Over at the Call and Response Blog, a young mainline pastor is getting honest about the professional world into which she recently graduated.

In a post called “Younger Clergy and the New Economic Normal,” Amy Thompson Sevimli outlines the economic and demographic realities facing the mainline church, telling of a generation of older ministers who are hanging on to fewer and fewer full-time pastorates, while seminaries produce ever more young people expecting to enter the pulpit with the pay and pension of their predecessors.

“[W]hat should younger clergy do, since most of us have already paid for at least eight years of schooling and don't have a second set of skills to fall back on?” she asks. “The model for ministry which we have long assumed is no longer the model of the future.”

Or, as a headline for another article says, “Too Many Pastors, Not Enough Work.”

The changing nature of the pastorate is evident everywhere we look, and not only in mainline denominations. For many small congregations (whether urban or rural), pastors are bivocational, and many part-time pastors lead congregations even without a theological degree under their belt. If ministerial education — and the M.Div. in particular — is the bread and butter of theological schools, then what do these changes mean for the future of our institutions?

In the past, theological schools focused on producing full-time clergy for “professional” ministry, but many schools have already been adjusting to the changing nature of the North American church by providing training for part-time, bivocational, “already-in-ministry” students.
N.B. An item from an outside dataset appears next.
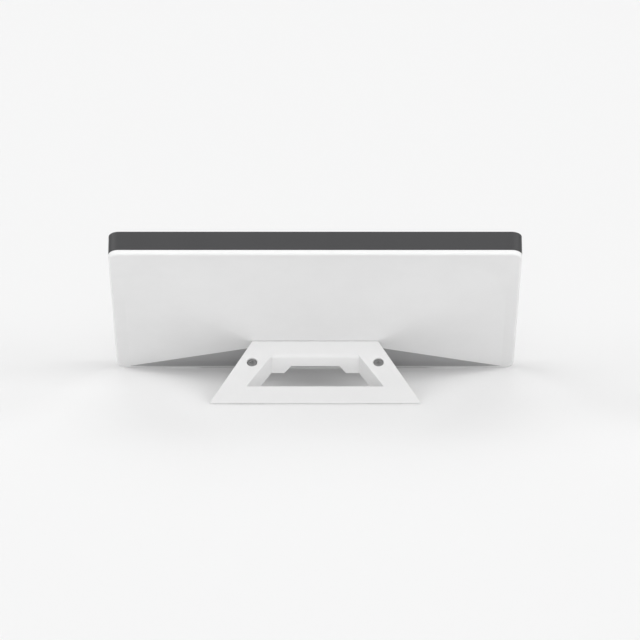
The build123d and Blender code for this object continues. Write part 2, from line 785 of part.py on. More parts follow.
with BuildPart() as stand_cavity:
    extrude(stand_plan(stand_wall, 0), amount=80)
    extrude(side_profile(cavity_profile, -200), amount=400, mode=Mode.INTERSECT)
    with BuildSketch(Plane.XY):
        with Locations((0, edge_y)):
            Rectangle(2 * centre_block, 2 * (opening_front + 2))
    extrude(amount=80, mode=Mode.SUBTRACT)

outer_profile = [
    (edge_y, edge_z),
    (back_y, stand_gap + stand_edge),
    (back_y, stand_gap),
    (meet_y, stand_gap),
    front_low,
]
with BuildPart() as stand_frame:
    extrude(stand_plan(0, 0), amount=80)
    extrude(side_profile(outer_profile, -200), amount=400, mode=Mode.INTERSECT)
    extrude(notch_outline(0), amount=opening_front + 24, mode=Mode.SUBTRACT)
    rear_edge = stand_frame.edges().filter_by(Axis.X).filter_by(
        lambda edge: abs(edge.center().Y - edge_y - opening_front) < 0.01
        and abs(edge.center().Z - top_z(edge_y + opening_front)) < 0.01
    )
    fillet(rear_edge, opening_fillet)
    add(stand_cavity.part, mode=Mode.SUBTRACT)
    for side in (-1, 1):
        start, length = mirrored(side, lug_centre - arm_half_slot, 2 * arm_half_slot)
        extrude(side_profile(arm_channel, start), amount=length, mode=Mode.SUBTRACT)
    with BuildSketch(STAND):
        with Locations(*stand_screw_places):
            Circle(screw_recess_radius)
    extrude(amount=-screw_recess_depth, mode=Mode.SUBTRACT)
    with BuildSketch(STAND):
        with Locations(*stand_screw_places):
            Circle(shank_radius + 0.2)
    extrude(amount=-stand_skin - 0.5, mode=Mode.SUBTRACT)
stand_frame.part.label = "stand_frame"
export_step(stand_frame.part, "parts/stand_frame.step")

cover_lift = cover_thickness / cos_s
cover_front = front_low[0] + stand_wall / relief_z - 0.6
cover_back = edge_y + opening_back + stand_wall + 1.6
band_profile = [
    (cover_front, low_z(cover_front)),
    (meet_y, stand_gap),
    (cover_back, stand_gap),
    (cover_back, stand_gap + cover_thickness),
    (meet_y + 1.0, stand_gap + cover_thickness),
    (cover_front, low_z(cover_front) + cover_lift),
]
with BuildPart() as stand_cover:
    extrude(stand_plan(stand_wall, 0.2), amount=80)
    extrude(side_profile(band_profile, -200), amount=400, mode=Mode.INTERSECT)
    add(stand_cavity.part, mode=Mode.INTERSECT)
    for side in (-1, 1):
        start, length = mirrored(side, lug_centre - arm_half_slot, 2 * arm_half_slot)
        extrude(side_profile(arm_channel, start), amount=length, mode=Mode.SUBTRACT)
stand_cover.part.label = "stand_cover"
export_step(stand_cover.part, "parts/stand_cover.step")

# ---------------------------------------------------------------- hinge leaves on the stand
leaf_inner = centre_block + 1.2
leaf_outline = [
    (leaf_inner, 4.4),
    (lug_centre + 11.1, 4.4),
    (stand_screw_offset + 7.7, stand_screw_reach + 4.4),
    (stand_screw_offset - 4.5, stand_screw_reach + 4.4),
    (lug_centre + 3.1, 12.8),
    (leaf_inner, 12.0),
]
arm_outline = [
    edge_point(-3.4, -axis_depth - seam),
    edge_point(-7.9, -axis_depth - seam),
    edge_point(-9.6, -0.5),
    stand_point(4.0, 9.2),
    stand_point(11.5, 7.0),
    stand_point(11.5, stand_skin),
    stand_point(1.6, stand_skin + 0.4),
]
for side, label in ((1, "left"), (-1, "right")):
    with BuildPart() as hinge_leaf:
        with BuildSketch(STAND.offset(-stand_skin)):
            Polygon(*[(side * x, reach) for x, reach in leaf_outline])
            with Locations((side * stand_screw_offset, stand_screw_reach)):
                Circle(shank_radius + 0.05, mode=Mode.SUBTRACT)
        extrude(amount=-leaf_thickness)
        start, length = mirrored(side, lug_centre - lug_thickness / 2, lug_thickness)
        extrude(side_profile(arm_outline, start), amount=length)
        extrude(side_disc(axis_centre, eye_radius - 0.1, start), amount=length)
        bore = side_disc(axis_centre, pin_radius + running_gap, start)
        extrude(bore, amount=length, mode=Mode.SUBTRACT)
    hinge_leaf.part.label = "hinge_leaf_" + label
    export_step(hinge_leaf.part, "parts/hinge_leaf_" + label + ".step")

# ---------------------------------------------------------------- fasteners
stand_screw_sink = 0.5
with BuildPart() as stand_screws:
    with BuildSketch(STAND.offset(-screw_recess_depth)):
        with Locations(*stand_screw_places):
            Circle(screw_recess_radius - 0.45)
    extrude(amount=screw_recess_depth - stand_screw_sink)
    chamfer(stand_screws.edges().group_by(Axis(STAND.origin, STAND.z_dir))[-1], 0.35)
    with BuildSketch(STAND.offset(-stand_screw_sink)):
        with Locations(*stand_screw_places):
            RegularPolygon(1.5, 6)
    extrude(amount=-0.9, mode=Mode.SUBTRACT)
    with BuildSketch(STAND.offset(-screw_recess_depth)):
        with Locations(*stand_screw_places):
            Circle(shank_radius)
    extrude(amount=-6.0)
stand_screws.part.label = "stand_screws"
export_step(stand_screws.part, "parts/stand_screws.step")


def screw_group(label, places, seat, shank_end, sizes):
    """Screws along the head's w axis: sizes are head radius, shank radius and head height."""
    head_radius, shank, thickness = sizes
    with BuildPart() as group:
        extrude(discs(places, head_radius, seat - thickness), amount=thickness)
        extrude(discs(places, shank, seat), amount=shank_end - seat)
    group.part.label = label
    export_step(group.part, "parts/" + label + ".step")


m3_shank = screw_radius - screw_slack
m3_pan = (2.7, m3_shank, 1.4)
m3_low = (2.4, m3_shank, 1.6)
m25_pan = (2.4, board_hole - screw_slack, 1.3)
screw_group("chassis_screws", boss_places, chassis_back, shelf_bottom, m3_pan)
screw_group("board_screws", standoff_places, board_back, chassis_back - 1.0, m25_pan)
screw_group("bracket_screws", bracket_screws, chassis_back - bracket_foot, chassis_front, m3_low)

with BuildPart() as panel_screw_set:
    for x, v in panel_screws:
        seat = -rim_depth - underside_depth(v) + 2.2
        extrude(discs([(x, v)], panel_post_radius - 0.3, seat - 1.6), amount=1.6)
        extrude(discs([(x, v)], m3_shank, seat), amount=8.5)
panel_screw_set.part.label = "panel_screws"
export_step(panel_screw_set.part, "parts/panel_screws.step")

with BuildPart() as io_screws:
    extrude(discs(io_boss_places, 2.0, io_back + pcb_thickness), amount=1.2)
    extrude(discs(io_boss_places, io_hole - screw_slack, io_back - 3.5), amount=3.5 + pcb_thickness)
io_screws.part.label = "io_board_screws"
export_step(io_screws.part, "parts/io_board_screws.step")

# ---------------------------------------------------------------- rubber feet
foot_outline = [
    (head_point(0, foot_back)[0], 0.0),
    head_point(0, foot_back),
    head_point(0, foot_front),
    (head_point(0, foot_front)[0], 0.0),
]
for side, label in ((1, "left"), (-1, "right")):
    with BuildPart() as head_foot:
        start, length = mirrored(side, foot_start, foot_length)
        extrude(side_profile(foot_outline, start), amount=length)
    head_foot.part.label = "head_foot_" + label
    export_step(head_foot.part, "parts/head_foot_" + label + ".step")

pad_y = back_y - pad_from_edge
for side, label in ((1, "left"), (-1, "right")):
    with BuildPart() as stand_pad:
        with BuildSketch(Plane.XY):
            with Locations((side * pad_offset, pad_y)):
                SlotOverall(pad_length, pad_width)
        extrude(amount=stand_gap)
    stand_pad.part.label = "stand_pad_" + label
    export_step(stand_pad.part, "parts/stand_pad_" + label + ".step")
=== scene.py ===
# %% [markdown]
# # A point-of-sale touchscreen terminal
#
# The terminal is a wide display head that leans back on its bottom edge, held up
# by a ring-shaped stand hinged to the middle of its back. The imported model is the
# fixed frame: it says where every piece is. This lesson gives each piece its real
# surface and finish, and lights it on a plain pale table.

import json
from math import cos, pi, radians, sin

import bmesh
import bpy
import numpy as np
from mathutils import Matrix, Vector


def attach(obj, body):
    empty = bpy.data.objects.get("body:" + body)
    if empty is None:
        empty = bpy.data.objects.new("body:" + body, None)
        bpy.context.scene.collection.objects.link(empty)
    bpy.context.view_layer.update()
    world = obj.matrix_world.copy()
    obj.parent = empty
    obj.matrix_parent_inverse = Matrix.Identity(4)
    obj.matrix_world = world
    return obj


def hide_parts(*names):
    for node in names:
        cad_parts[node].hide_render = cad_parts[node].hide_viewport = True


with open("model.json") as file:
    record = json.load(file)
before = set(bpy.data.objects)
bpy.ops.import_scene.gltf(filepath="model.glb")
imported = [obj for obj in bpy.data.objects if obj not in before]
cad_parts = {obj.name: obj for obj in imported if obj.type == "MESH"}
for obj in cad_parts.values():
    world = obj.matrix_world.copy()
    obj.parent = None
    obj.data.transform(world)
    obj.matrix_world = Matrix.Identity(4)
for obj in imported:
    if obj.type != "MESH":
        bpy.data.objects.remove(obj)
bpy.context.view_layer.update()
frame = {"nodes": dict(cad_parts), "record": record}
nodes = frame["nodes"]
scene = bpy.context.scene
mm = 0.001
print("nodes:", len(nodes))

# %% [markdown]
# The head leans back by 50 degrees, so its shapes are much easier to write in a
# frame of its own: `v` runs up the screen from the bottom edge, and `w` comes out
# of the screen from the parting line between the casing and the shell. Its origin
# could be typed in. Reading it off the shell and the casing keeps it right if the
# model changes.

# %% The head's own frame
lean = radians(50)
up_screen = np.array([0.0, sin(lean), cos(lean)])
out_of_screen = np.array([0.0, -cos(lean), sin(lean)])


def node_points(name):
    """All vertices of a CAD node as an array of (x, y, z) in metres."""
    mesh = nodes[name].data
    points = np.empty(len(mesh.vertices) * 3)
    mesh.vertices.foreach_get("co", points)
    return points.reshape(-1, 3)


lowest_v = (node_points("rear_shell") @ up_screen).min()
parting_w = (node_points("mid_frame") @ out_of_screen).min()
head_origin = lowest_v * up_screen + parting_w * out_of_screen


def head_size(name):
    """Lowest and highest (x, v, w) of a node in the head frame, in millimetres."""
    points = node_points(name) - head_origin
    seen = np.stack([points[:, 0], points @ up_screen, points @ out_of_screen]) / mm
    return seen.min(axis=1), seen.max(axis=1)


def head_points(x, v, w):
    """Row-frame metres for arrays in millimetres: origin + x + v up the screen + w out."""
    x, v, w = np.broadcast_arrays(x, v, w)
    place = head_origin + (v[..., None] * up_screen + w[..., None] * out_of_screen) * mm
    place[..., 0] += x * mm
    return place


shell_low, _ = head_size("rear_shell")
casing_low, casing_high = head_size("mid_frame")
panel_low, panel_high = head_size("port_panel")
head_width = casing_high[0] - casing_low[0]
head_height = casing_high[1] - casing_low[1]
rim_back = -4.0
print("head:", np.round([head_width, head_height, casing_high[2], shell_low[2]], 2))

# %% [markdown]
# The camera stands four metres behind the object with a long lens, so that edges
# stay nearly parallel, as in a catalogue picture. A tracking constraint could aim
# it, but three axes given one by one say exactly how it stands: right, up and back.

# %% Camera
elevation = radians(13)
camera_distance = 4.217
focal_length = 275.0
back_axis = Vector((0, cos(elevation), sin(elevation)))
up_axis = Vector((0, -sin(elevation), cos(elevation)))
right_axis = up_axis.cross(back_axis)
camera_data = bpy.data.cameras.new("camera")
camera_data.lens = focal_length
camera_data.clip_end = 50
camera = bpy.data.objects.new("camera", camera_data)
scene.collection.objects.link(camera)
rear_edge = Vector(head_points(0.0, 0.0, rim_back))
lift, sideways = 0.0417, 0.004
place = rear_edge + camera_distance * back_axis + lift * up_axis + sideways * right_axis
turn = Matrix((right_axis, up_axis, back_axis)).transposed().to_4x4()
camera.matrix_world = Matrix.Translation(place) @ turn
scene.camera = camera
print("camera at", tuple(round(c, 3) for c in place))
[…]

But governing boards need to continue asking senior administrators hard questions about how well their schools are aligned to the professional climate for which they are educating.

Some starting questions for boards:

  • Placement. Are graduates finding paid work? Have we conducted a survey of our alumni at five years after graduation to determine how many remain in ministry, and what positions they occupy?
  • Finances. How many graduates are defaulting on student loans? What's an acceptable rate of default?
  • Alternate forms of service. What other jobs can a master's-level graduate get? Does our curriculum adequately prepare students for such work in nonprofit administration, social work, teaching, or other fields?

Keeping an institution's mission aligned with the market climate is challenging at any time, but many in theological education see the current era as especially difficult. For theological schools to thrive, they need wise leadership and careful probing from their governing boards to keep them moving in the right directions.